Hand Grippers: The Cannon Powerworks site has some good info for beginners. They even offer a ‘starter’ pack for women. However, I’ve found that the “S” or Sport level gripper is too heavy for most women that are just starting. It was for me when I had injured hands. Sometimes even, the Guide, lighter than the Sport is too much. I have most of my female clients buy the Zenith Agility Gripper and the Guide. They start with higher volume on the Zenith (think 3 sets of 10 if it’s doable for them) and then slowly increase reps until they are able to switch to and close the Guide easily. Close means handles touch and clack together. Try adding grippers twice per week. 2 or 3 sets of 5-10 is enough for newbies. If you have a gripper you can’t close, get one that’s easy to shut and don’t practice by straining to close one that’s too hard for you. That's like doing partial squats or dropping a bench press on your chest because it's too heavy. You’ll get there.
Pinch Plates or Books Together: Try pinching two 5lb plates together in your fingers and thumb like a lobster. Easy? Try two tens. Hard? Try two or three 2.5lb plates. Try pinching one 25lb plate between your fingers and holding. Do two sets of 5 or so lifts with each hand or pinch and walk around with them til you get tired. Don’t have plates? Try finding two books, fairly thin books about the same size in your house. Pinch them together, squeeze, and lift or walk around with them. When this gets easy find bigger, thicker, or heavier books.

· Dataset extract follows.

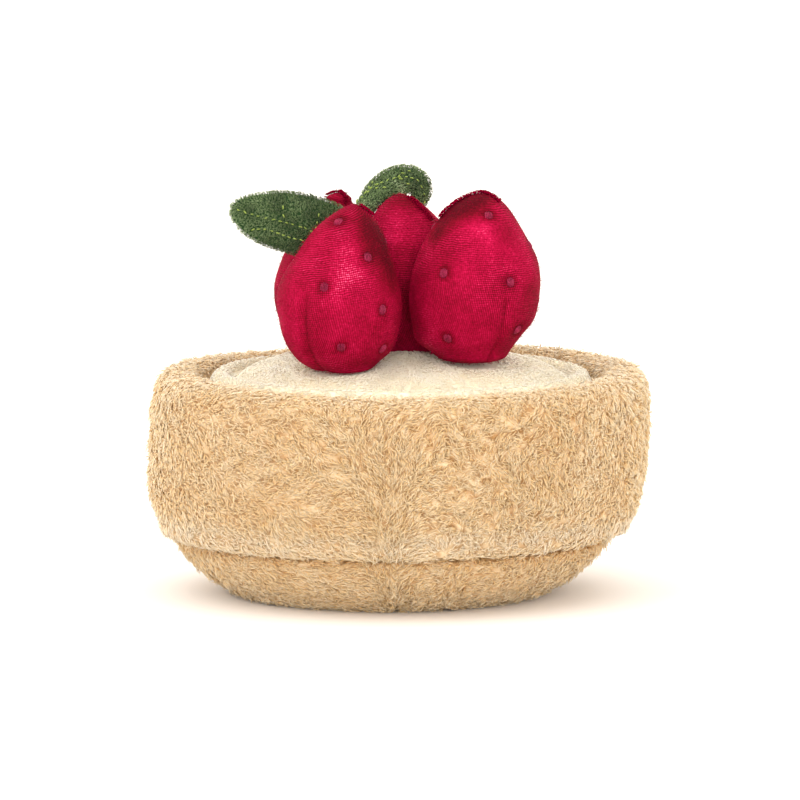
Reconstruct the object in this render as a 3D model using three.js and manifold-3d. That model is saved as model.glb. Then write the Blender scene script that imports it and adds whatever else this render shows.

I could keep going on and on with exercise ideas but I think that’s enough for now. My formerly dislocated shoulders are more stable from having added grip stuff and I don’t ask for help or hide pickle jars anymore that I can’t open. If you’re still feeling confused as to how and what to incorporate for your specific needs - reach out via my website contact form - I’m happy to answer questions if I can. I like talking about strength stuff. Don’t do nothing. I’m tired of only the boys getting accolades for their handshakes. Who says you can't have pink nails and squeeze a hand like you mean it? Get working on yours - the pickle jar and your hands can thank me later.